### What to do
Return, word for word, the lines from the line holding "make_pocket_mesh()" through the line holding "SENSOR = 36". Include both end lines and no others.

### Material provided

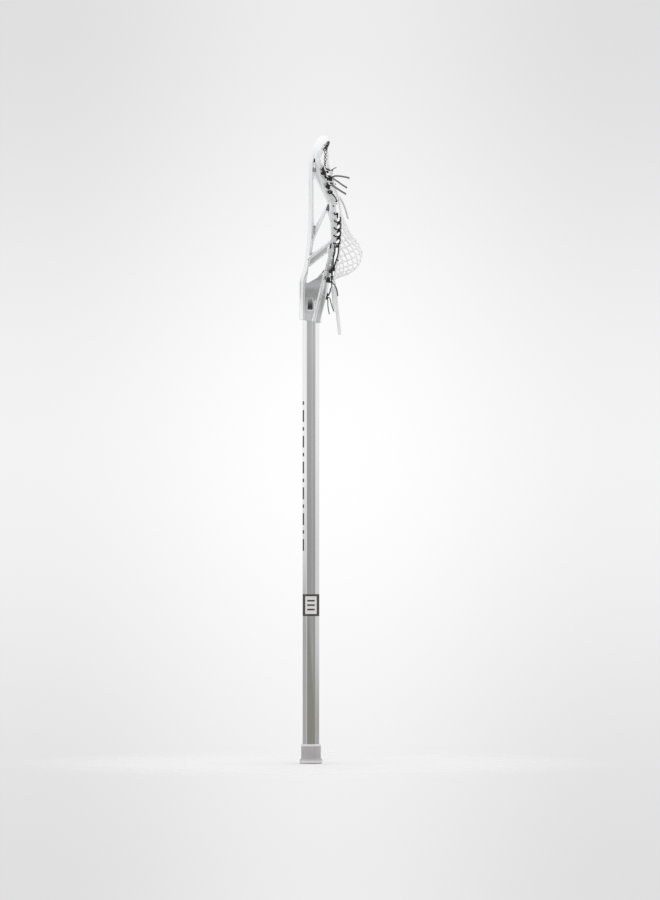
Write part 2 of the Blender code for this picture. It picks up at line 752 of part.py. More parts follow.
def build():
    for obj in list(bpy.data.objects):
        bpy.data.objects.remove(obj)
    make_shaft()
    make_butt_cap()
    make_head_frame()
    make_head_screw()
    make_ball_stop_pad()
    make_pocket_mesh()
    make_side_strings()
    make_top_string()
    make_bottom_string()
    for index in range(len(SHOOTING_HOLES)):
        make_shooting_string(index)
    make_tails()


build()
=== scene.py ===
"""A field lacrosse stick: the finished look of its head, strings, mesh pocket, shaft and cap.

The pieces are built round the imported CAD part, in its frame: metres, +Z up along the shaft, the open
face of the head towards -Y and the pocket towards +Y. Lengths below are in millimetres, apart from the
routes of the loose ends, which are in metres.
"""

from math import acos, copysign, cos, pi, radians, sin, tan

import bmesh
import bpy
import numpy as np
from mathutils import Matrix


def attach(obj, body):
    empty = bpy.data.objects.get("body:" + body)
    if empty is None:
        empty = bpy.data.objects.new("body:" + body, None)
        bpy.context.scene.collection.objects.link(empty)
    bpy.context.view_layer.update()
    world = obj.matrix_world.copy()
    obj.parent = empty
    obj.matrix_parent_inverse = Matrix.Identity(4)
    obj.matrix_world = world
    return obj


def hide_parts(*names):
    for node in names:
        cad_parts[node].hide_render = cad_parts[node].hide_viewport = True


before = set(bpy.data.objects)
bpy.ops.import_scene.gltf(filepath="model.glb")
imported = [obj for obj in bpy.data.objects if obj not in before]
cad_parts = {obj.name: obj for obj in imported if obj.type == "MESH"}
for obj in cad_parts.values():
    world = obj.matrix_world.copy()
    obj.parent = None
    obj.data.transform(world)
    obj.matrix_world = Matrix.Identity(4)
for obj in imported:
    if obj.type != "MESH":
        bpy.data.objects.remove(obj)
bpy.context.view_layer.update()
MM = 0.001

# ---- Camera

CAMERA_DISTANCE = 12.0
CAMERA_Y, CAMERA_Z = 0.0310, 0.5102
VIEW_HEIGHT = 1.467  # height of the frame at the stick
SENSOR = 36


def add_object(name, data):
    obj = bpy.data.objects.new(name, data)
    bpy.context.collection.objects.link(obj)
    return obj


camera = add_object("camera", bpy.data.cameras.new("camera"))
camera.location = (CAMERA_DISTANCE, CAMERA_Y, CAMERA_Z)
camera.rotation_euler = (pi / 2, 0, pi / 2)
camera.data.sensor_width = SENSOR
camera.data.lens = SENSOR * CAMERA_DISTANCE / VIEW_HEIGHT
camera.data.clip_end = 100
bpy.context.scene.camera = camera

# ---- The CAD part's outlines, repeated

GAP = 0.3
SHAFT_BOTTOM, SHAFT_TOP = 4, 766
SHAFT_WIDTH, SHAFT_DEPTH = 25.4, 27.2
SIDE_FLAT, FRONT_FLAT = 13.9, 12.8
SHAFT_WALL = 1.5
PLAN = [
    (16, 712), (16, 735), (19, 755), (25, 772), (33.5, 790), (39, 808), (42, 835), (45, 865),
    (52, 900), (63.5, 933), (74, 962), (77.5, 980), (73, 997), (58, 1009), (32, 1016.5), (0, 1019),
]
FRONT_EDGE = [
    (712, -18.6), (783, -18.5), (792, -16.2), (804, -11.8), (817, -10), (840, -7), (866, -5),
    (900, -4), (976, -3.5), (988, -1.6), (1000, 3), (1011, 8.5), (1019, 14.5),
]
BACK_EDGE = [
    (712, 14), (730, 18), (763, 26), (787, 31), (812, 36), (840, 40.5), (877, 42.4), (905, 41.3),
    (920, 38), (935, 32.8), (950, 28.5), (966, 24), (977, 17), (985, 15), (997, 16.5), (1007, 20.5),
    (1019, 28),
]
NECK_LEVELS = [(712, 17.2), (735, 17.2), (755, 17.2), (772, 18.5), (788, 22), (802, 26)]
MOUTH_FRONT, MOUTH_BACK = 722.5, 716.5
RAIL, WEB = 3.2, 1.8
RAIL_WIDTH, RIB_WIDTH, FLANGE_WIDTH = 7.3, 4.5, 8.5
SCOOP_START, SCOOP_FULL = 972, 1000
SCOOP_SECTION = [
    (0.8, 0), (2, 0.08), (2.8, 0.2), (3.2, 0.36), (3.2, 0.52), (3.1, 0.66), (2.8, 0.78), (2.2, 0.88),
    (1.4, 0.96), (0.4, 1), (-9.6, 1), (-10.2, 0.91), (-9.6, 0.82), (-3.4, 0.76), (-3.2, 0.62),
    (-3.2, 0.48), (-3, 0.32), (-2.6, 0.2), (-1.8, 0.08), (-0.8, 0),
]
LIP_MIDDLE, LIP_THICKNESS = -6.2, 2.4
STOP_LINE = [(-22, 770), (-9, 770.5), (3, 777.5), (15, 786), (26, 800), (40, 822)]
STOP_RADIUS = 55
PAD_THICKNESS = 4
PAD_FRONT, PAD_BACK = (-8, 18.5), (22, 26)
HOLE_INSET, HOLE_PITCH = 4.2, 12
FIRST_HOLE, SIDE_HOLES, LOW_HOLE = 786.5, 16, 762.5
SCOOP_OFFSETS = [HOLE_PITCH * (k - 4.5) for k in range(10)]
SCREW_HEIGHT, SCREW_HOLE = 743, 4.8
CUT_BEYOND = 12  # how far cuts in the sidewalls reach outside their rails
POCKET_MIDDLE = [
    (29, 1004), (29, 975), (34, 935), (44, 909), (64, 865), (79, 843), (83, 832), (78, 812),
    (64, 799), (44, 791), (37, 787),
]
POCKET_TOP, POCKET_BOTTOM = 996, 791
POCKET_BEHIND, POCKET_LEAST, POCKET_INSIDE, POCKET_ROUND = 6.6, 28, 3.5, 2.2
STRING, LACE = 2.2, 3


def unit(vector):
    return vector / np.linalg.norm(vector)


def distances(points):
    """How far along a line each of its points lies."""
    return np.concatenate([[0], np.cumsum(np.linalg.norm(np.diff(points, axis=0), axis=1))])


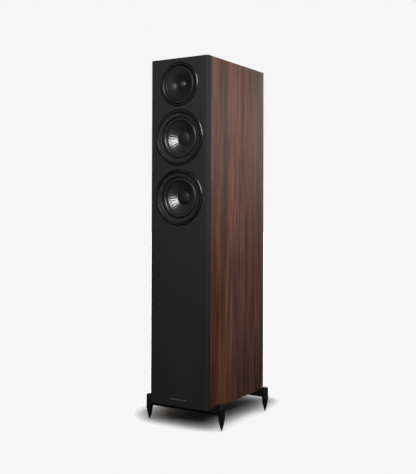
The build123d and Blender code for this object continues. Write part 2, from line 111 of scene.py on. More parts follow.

### Answer to this problem
    make_pocket_mesh()
    make_side_strings()
    make_top_string()
    make_bottom_string()
    for index in range(len(SHOOTING_HOLES)):
        make_shooting_string(index)
    make_tails()


build()
=== scene.py ===
"""A field lacrosse stick: the finished look of its head, strings, mesh pocket, shaft and cap.

The pieces are built round the imported CAD part, in its frame: metres, +Z up along the shaft, the open
face of the head towards -Y and the pocket towards +Y. Lengths below are in millimetres, apart from the
routes of the loose ends, which are in metres.
"""

from math import acos, copysign, cos, pi, radians, sin, tan

import bmesh
import bpy
import numpy as np
from mathutils import Matrix


def attach(obj, body):
    empty = bpy.data.objects.get("body:" + body)
    if empty is None:
        empty = bpy.data.objects.new("body:" + body, None)
        bpy.context.scene.collection.objects.link(empty)
    bpy.context.view_layer.update()
    world = obj.matrix_world.copy()
    obj.parent = empty
    obj.matrix_parent_inverse = Matrix.Identity(4)
    obj.matrix_world = world
    return obj


def hide_parts(*names):
    for node in names:
        cad_parts[node].hide_render = cad_parts[node].hide_viewport = True


before = set(bpy.data.objects)
bpy.ops.import_scene.gltf(filepath="model.glb")
imported = [obj for obj in bpy.data.objects if obj not in before]
cad_parts = {obj.name: obj for obj in imported if obj.type == "MESH"}
for obj in cad_parts.values():
    world = obj.matrix_world.copy()
    obj.parent = None
    obj.data.transform(world)
    obj.matrix_world = Matrix.Identity(4)
for obj in imported:
    if obj.type != "MESH":
        bpy.data.objects.remove(obj)
bpy.context.view_layer.update()
MM = 0.001

# ---- Camera

CAMERA_DISTANCE = 12.0
CAMERA_Y, CAMERA_Z = 0.0310, 0.5102
VIEW_HEIGHT = 1.467  # height of the frame at the stick
SENSOR = 36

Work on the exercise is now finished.